The single most important action: file early and file to the right school code. Wisconsin state grant funding is limited and allocated on a rolling basis. February 1 isn't an arbitrary number—it's where money starts running out.
Frequently Asked Questions
What is the exact Wisconsin FAFSA deadline for state aid in 2026?
There is no single hard cutoff, but February 1, 2026 is HEAB's widely cited priority date for Wisconsin Grant consideration. Campus deadlines are often earlier—UW-Madison requires the 2026-27 FAFSA by December 1, 2025. Always verify directly with your school's financial aid office, since that date overrides any statewide general guidance.
Do I need to fill out anything beyond the FAFSA to get Wisconsin state aid?
For the standard Wisconsin Grant, the FAFSA alone triggers automatic consideration through your school. But the Indian Student Assistance Grant, Hearing/Visually Impaired Student Grant, and all four HEAB loan programs require separate applications submitted directly to HEAB. TIP Grant and Minority Undergraduate Retention Grant require a nomination from your financial aid office—there's no independent application pathway for those.

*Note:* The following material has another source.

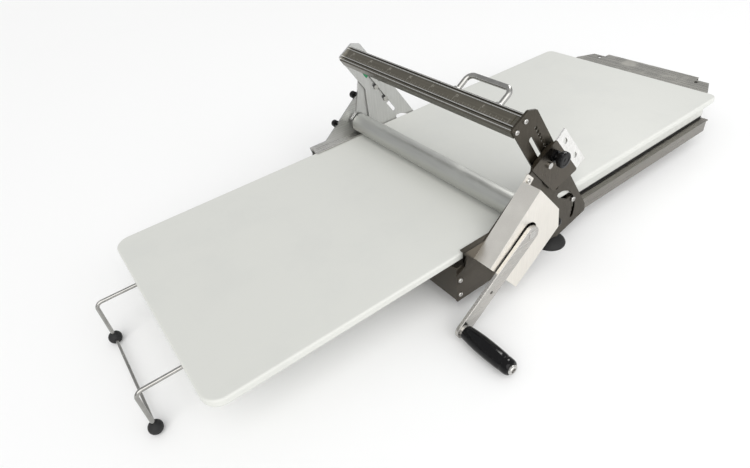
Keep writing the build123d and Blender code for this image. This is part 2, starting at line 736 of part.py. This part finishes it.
# ---------------------------------------------------------------- far caps
def cap_places():
    return [(471.0, board_top + 72), (424.0, board_top + 32)]


def make_far_caps():
    caps = []
    for x, z in cap_places():
        cap = rod_y(x, z, 6.5, side_out - cap_height, side_out)
        cap = fillet(cap.edges().filter_by(GeomType.CIRCLE).sort_by(Axis.Y)[0], 3)
        caps.append(far(cap + rod_y(x, z, screw_radius, side_out, side_in)))
    save("far_side_caps", caps)


# ---------------------------------------------------------------- rails and end tray
def make_rails():
    clear = base_right + 2
    web = block(rail_from, rail_to - 6, rail_inset, rail_inset + sheet, rail_bottom, rail_top)
    lip = block(rail_from, clear, rail_inset, wall_inset, rail_top - sheet, rail_top)
    shelf = block(clear, rail_to, rail_inset, rail_inset + rail_flange, rail_top - sheet, rail_top)
    foot = block(rail_from, rail_to - 6, rail_inset, rail_inset + 14, rail_bottom, rail_bottom + sheet)
    rail = web + lip + shelf + foot
    save("near_rail", rail)
    save("far_rail", far(rail))
    start = clear + 4
    end = rail_to - 1
    bar_out = slide_bar_inset + slide_bar_width
    pad = block(start, end, slide_bar_inset + 0.5, bar_out - 0.5, rail_top, rail_top + pad_height)
    bar = block(start, end, slide_bar_inset, bar_out, rail_top + pad_height, board_bottom - 0.5)
    save("bar_pads", both(pad))
    save("slide_bars", both(bar))


def make_end_tray():
    side = rail_inset + rail_flange
    far_y = board_width - side
    corner = end_tray_to - 38
    plan = Polygon((end_tray_from, side), (corner, side), (end_tray_to, side + 18), (end_tray_to, far_y - 18),
                   (corner, far_y), (end_tray_from, far_y), align=None)
    top = extrude(Pos(0, 0, end_tray_top - sheet) * plan, amount=sheet, dir=(0, 0, 1))
    lip_inset = 46.0
    top += block(end_tray_to, end_tray_to + end_lip, side + lip_inset, far_y - lip_inset,
                 end_tray_top - sheet, end_tray_top)
    drop = 18.0
    top += block(end_tray_to + end_lip - sheet, end_tray_to + end_lip, side + lip_inset, far_y - lip_inset,
                 end_tray_top - drop, end_tray_top)
    runner = rail_top + 0.3
    inner = end_tray_to - 110
    wall = block(end_tray_from, inner, side, side + sheet, runner, end_tray_top)
    wall += block(inner, corner, side, side + sheet, end_tray_top - drop, end_tray_top)
    wall += block(end_tray_from, inner, side - 8, side, runner, runner + sheet)
    tray = top + wall + far(wall)
    for y in (side + lip_inset - 7, far_y - lip_inset + 7):
        tray -= block(end_tray_to - 14, end_tray_to - 6, y - 4, y + 4, end_tray_top - 5, end_tray_top + 1)
    save("end_tray", tray)


# ---------------------------------------------------------------- wire stand
def make_wire_stand():
    wires = []
    balls = []
    for y in wire_y:
        path = FilletPolyline((wire_end_x, y, wire_z), (wire_corner_x, y, wire_z),
                              (wire_corner_x, y, ball_radius), radius=wire_bend)
        wires.append(sweep(Plane(origin=path @ 0, z_dir=path % 0) * Circle(wire_radius), path=path))
        ball = Pos(wire_corner_x, y, ball_radius) * Sphere(ball_radius)
        ball -= rod_z(wire_corner_x, y, wire_radius, ball_radius, 3 * ball_radius)
        ball -= rod_y(wire_corner_x, ball_radius, cross_wire_radius, wire_y[0] + wire_radius, wire_y[1] - wire_radius)
        balls.append(ball)
    save("stand_wires", wires)
    save("stand_ball_feet", balls)
    bar = rod_y(wire_corner_x, ball_radius, cross_wire_radius, wire_y[0] + wire_radius, wire_y[1] - wire_radius)
    save("stand_cross_wire", bar)
    sockets = []
    for y in wire_y:
        outer = wire_radius + socket_clearance + socket_wall
        tube = rod_x(y, wire_z, outer, base_left, base_left + socket_length)
        collar = rod_x(y, wire_z, outer + 2.5, base_left - 3, base_left)
        bore = rod_x(y, wire_z, wire_radius + socket_clearance, base_left - 5, base_left + socket_length + 1)
        sockets.append(tube + collar - bore)
    save("stand_sockets", sockets)


def main():
    os.makedirs("parts", exist_ok=True)
    make_board()
    make_base()
    make_feet()
    make_gears()
    make_lower_roller()
    make_crank()
    make_cover()
    make_mast()
    make_beam()
    make_carriage()
    make_upper_roller()
    make_far_caps()
    make_rails()
    make_end_tray()
    make_wire_stand()


main()
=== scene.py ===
# Looks for the hand-cranked dough sheeter: finishes, small details, light and camera.
import bpy
import math
from mathutils import Matrix, Vector


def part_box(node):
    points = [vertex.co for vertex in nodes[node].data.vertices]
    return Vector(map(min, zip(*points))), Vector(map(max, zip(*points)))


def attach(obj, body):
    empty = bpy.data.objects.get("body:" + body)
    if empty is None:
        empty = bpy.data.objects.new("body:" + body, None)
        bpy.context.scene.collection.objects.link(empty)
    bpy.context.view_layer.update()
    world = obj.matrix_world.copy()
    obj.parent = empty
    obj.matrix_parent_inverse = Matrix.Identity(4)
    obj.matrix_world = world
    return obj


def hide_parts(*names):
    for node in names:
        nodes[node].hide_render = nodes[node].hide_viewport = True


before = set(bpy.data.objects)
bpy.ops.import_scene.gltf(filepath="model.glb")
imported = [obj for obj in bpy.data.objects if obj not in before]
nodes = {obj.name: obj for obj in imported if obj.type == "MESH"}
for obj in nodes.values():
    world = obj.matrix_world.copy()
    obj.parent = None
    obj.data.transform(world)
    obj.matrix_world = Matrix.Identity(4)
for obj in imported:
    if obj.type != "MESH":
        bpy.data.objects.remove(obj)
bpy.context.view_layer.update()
print("frame loaded:", len(nodes), "nodes")


class Value:  # one output socket, so that shader maths reads as plain sums
    def __init__(self, finish, socket):
        self.finish = finish
        self.socket = socket

    def maths(self, operation, left, right):
        return self.finish.node("ShaderNodeMath", {"operation": operation}, {0: left, 1: right})

    def __add__(self, other):
        return self.maths("ADD", self, other)

    def __radd__(self, other):
        return self.maths("ADD", other, self)

    def __sub__(self, other):
        return self.maths("SUBTRACT", self, other)

    def __rsub__(self, other):
        return self.maths("SUBTRACT", other, self)

    def __mul__(self, other):
        return self.maths("MULTIPLY", self, other)

    def __rmul__(self, other):
        return self.maths("MULTIPLY", other, self)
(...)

Myth vs. Reality: Filing the FAFSA on time guarantees my Wisconsin state grant.
Reality: the FAFSA is necessary but not sufficient. State grant funding is limited and awarded on a rolling basis. Students who file after their campus priority deadline may find allocations exhausted even if they submitted before the federal June 30 cutoff. Filing early is the only reliable way to compete for those funds.
Can I get a Wisconsin state grant if I'm enrolled part-time or less than half-time?
Yes, with nuance. The Wisconsin Grant allows part-time enrollment, and awards are prorated by enrollment level. Some programs—including the Indian Student Assistance Grant—accept students enrolled less than half-time. 2023 Wisconsin Act 80 specifically expanded Wisconsin Grant access to technical college students enrolled less than half-time, a group previously excluded.
What happens to my Wisconsin state aid if I transfer schools?
Your HEAB grant eligibility transfers with you as long as you remain enrolled at an eligible Wisconsin institution and continue meeting residency and need requirements. Your total lifetime semester limit (10 semesters for most programs) carries over too—it doesn't reset at a new school. Notify your new school's financial aid office of your prior HEAB awards when you transfer.
Is Wisconsin state aid renewable, or do I have to reapply every year?
Most HEAB grants renew automatically each year you complete the FAFSA on time and continue meeting eligibility criteria: Wisconsin residency, demonstrated financial need, satisfactory academic progress, and enrollment at an eligible institution. The annual FAFSA is the renewal mechanism. The lifetime semester caps are the main structural limit—not annual reapplication.